DBS Consolidates its Position in the Singapore Market

By Aaron Woolner, Asia Risk
First published on 13 Oct, 2014

This year saw DBS consolidate its position as the dominant bank in Singapore. Backed by a cast-iron balance sheet and some of the highest credit ratings among banks the region – it is rated AA– by Standard & Poor's and Aa1 by Moody's – the firm has continued to expand. While the broader group is active across 15 markets, the head office is the booking centre for a range of activities across all major derivative asset classes: foreign exchange, interest rates, equities, commodities and fixed-income securities.

Rates remain at the heart of the bank's Singapore business, which offers the full product spectrum from swaps to options, floors, caps, collars, swaptions, as well as bespoke products. It is the market leader in the Singapore dollar interbank swap market where it is the major liquidity supplier and is a primary dealer of Singapore government securities, with average daily turnover of more than S$1 billion notional in swap transactions.

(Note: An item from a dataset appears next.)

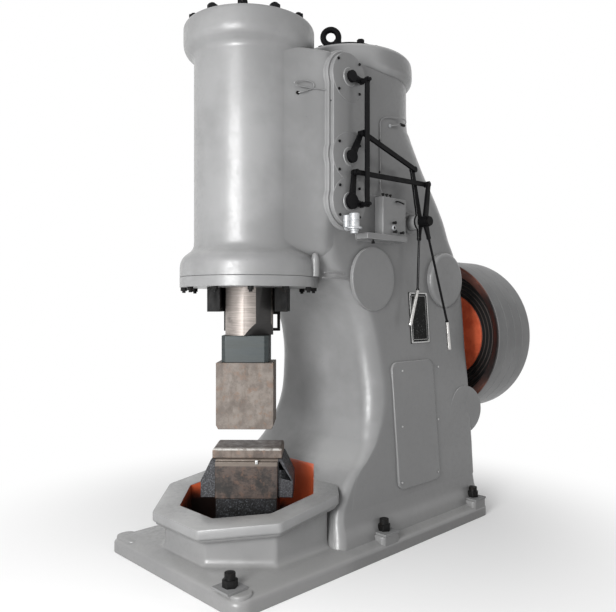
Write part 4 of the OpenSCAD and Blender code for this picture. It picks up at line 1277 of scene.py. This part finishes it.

Despite a persistently low interest rate environment which has seen volatility remain depressed while the interest rate curve continues to flatten, DBS's Singapore treasury and markets division, which houses all the firm's derivative trading activity, saw a 10% increase in income compared with the previous 12 months.

The firm has a one-third share of the USD/SGD interbank market with an average daily trading volume in excess of S$2 billion, according to DBS figures. The firm stresses that this is an average and that its strong position in the corporate SGD/USD market means it regularly structures transactions that exceed the daily average.

Likewise it is the largest market-maker in the Singapore dollar money market where it holds a 40% share of transactions and where it works with the local regulator, the Monetary Authority of Singapore, to develop the local bond market.

With a core Tier I capital ratio of 13.7% as of December 31, 2013 the firm has a strong balance sheet and one area it has been able to deploy this is in the commodity markets. While global firms such as Deutsche Bank and Credit Suisse have closed down their global businesses in the past 12 months – both of which were active in Singapore – DBS has been expanding.

The bank only started commodity derivative trading in 2010 and has doubled the size of its business each year since then, using its strong corporate franchise to link commodity financing to the firm's trading activities.

Despite the Asia-centric nature of global commodity markets, much trading is still done during New York and London hours and as a result the bank has extended the business hours of its commodity division to allow clients to risk-manage their trading book more effectively.

Given the success of the Singapore Exchange's iron ore swap contract, it is unsurprising that DBS plays an active role in that contract and the firm places a particular emphasis on its research capability. But it is in the agriculture sector that the firm's success has been particularly pronounced, according to one senior figure from a Singapore-based trading firm.

"When it comes to a number of agriculture commodities the leading global players are facing significant competition from DBS," he says.

Regulation has become ever more important in a post-crisis world and one of many changes that derivative dealers face is the imposition of the credit valuation adjustment (CVA) and the more widespread use of the credit support annex to reduce Basel III capital charges. DBS has enhanced its pricing tool with an in-built calculator that facilitates the calculation of CVA, enabling it to respond more quickly to pricing enquires.

But despite all this success, Thio Tse Chong, DBS managing director of treasury and markets in Singapore, says the bank isn't resting on its laurels. "Singapore is a mature market so to realise a 1% or 2% CAGR growth is not easy but we are continuing to try and expand our wallet share in our local market and we want the customers to make DBS their dominant bank.

"Hopefully we can increase share by providing more services than just pricing: we want to offer full-scale banking services to clients – not just in the T&M but also cash management, GTS and payments," he says.